Myositis and mitochondrial myopathy are not the same. In mitochondrial myopathy (MM), CK is not always elevated, and many patients require multiple (!) biopsies before anything abnormal is found. I have close friends who went through this.

As for ME/CFS: PEM might — or might not — explain 'weakness' in any given patient. And let’s not forget: we still don’t really know what PEM is.
 
You are right , @Trish, to pick me up on using weak rather than unable to continue with exertion, but I am by no means ignoring that.

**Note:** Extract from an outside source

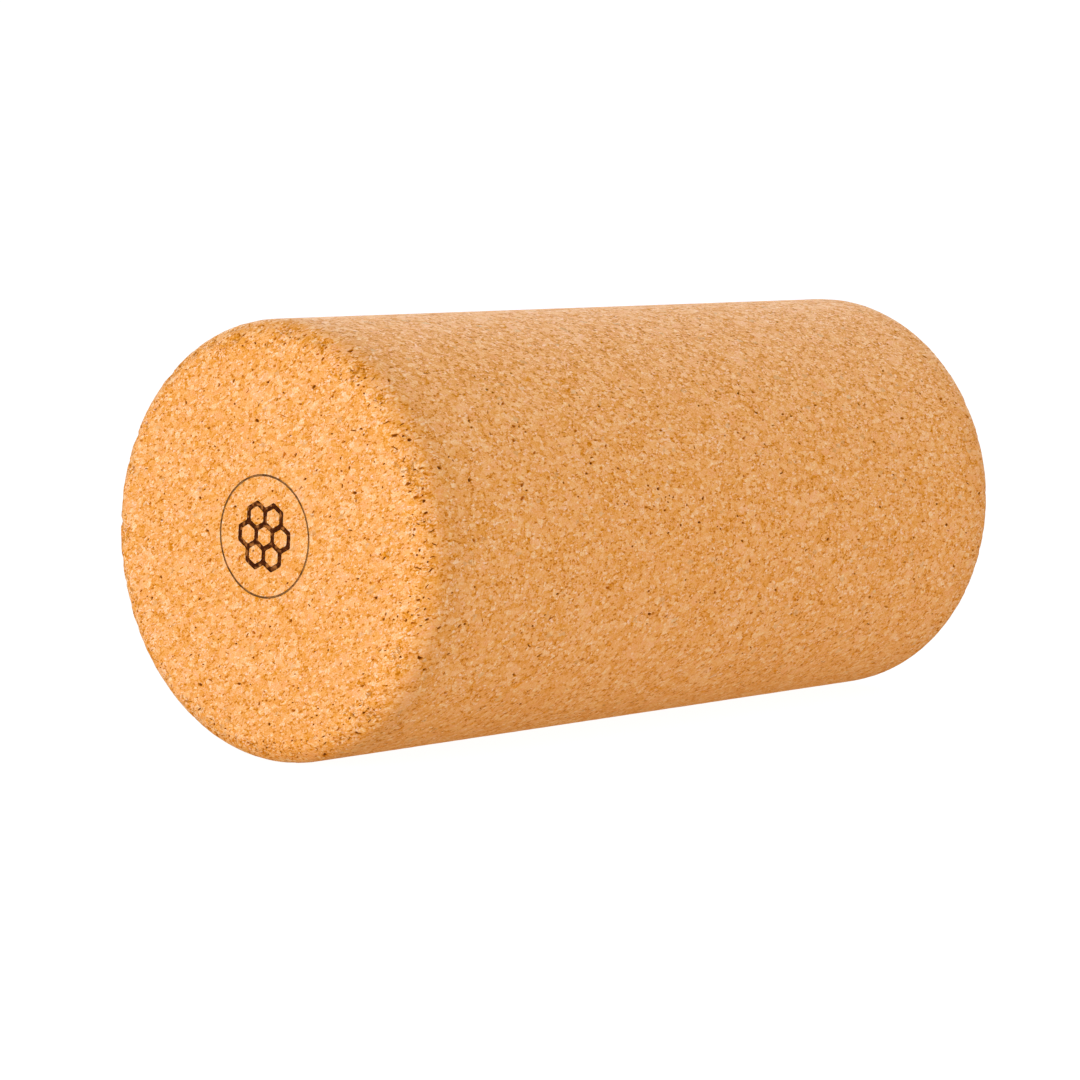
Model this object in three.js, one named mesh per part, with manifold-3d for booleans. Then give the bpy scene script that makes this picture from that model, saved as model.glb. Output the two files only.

Actually, a basement membrane thickening would not fit with weakness - another point against butter.'s argument. It would produce formal muscle fatiguability a bit like myasthenia. That certainly might seem to fit with what you are describing but no physician has ever been able to demonstrate it on the sort of formal testing that should show it. There is so.ething happening but if it was shortage of oxygen I suspect it would be apparent clinically.

But the original point was that if we invoke capillary thickening for fatiguability in moderate to severe cases we still have to explain With another mechanism the temporal fluctuation of not just PEM but also the "daily spoon count" which wouldn't be explained by oxygen pathways.

If we still need another mechanism then maybe that other mechanism explains everything.

The wider point is that researching disease mechanisms isn't about collecting loads of different abnormal findings, which, if looked at carefully, don't fit together. It is about combining lots of both positive and normal findings into a story that explains all of them. That may be kyboshed by there being three diseases instead of one but sorting that out is part of the exercise.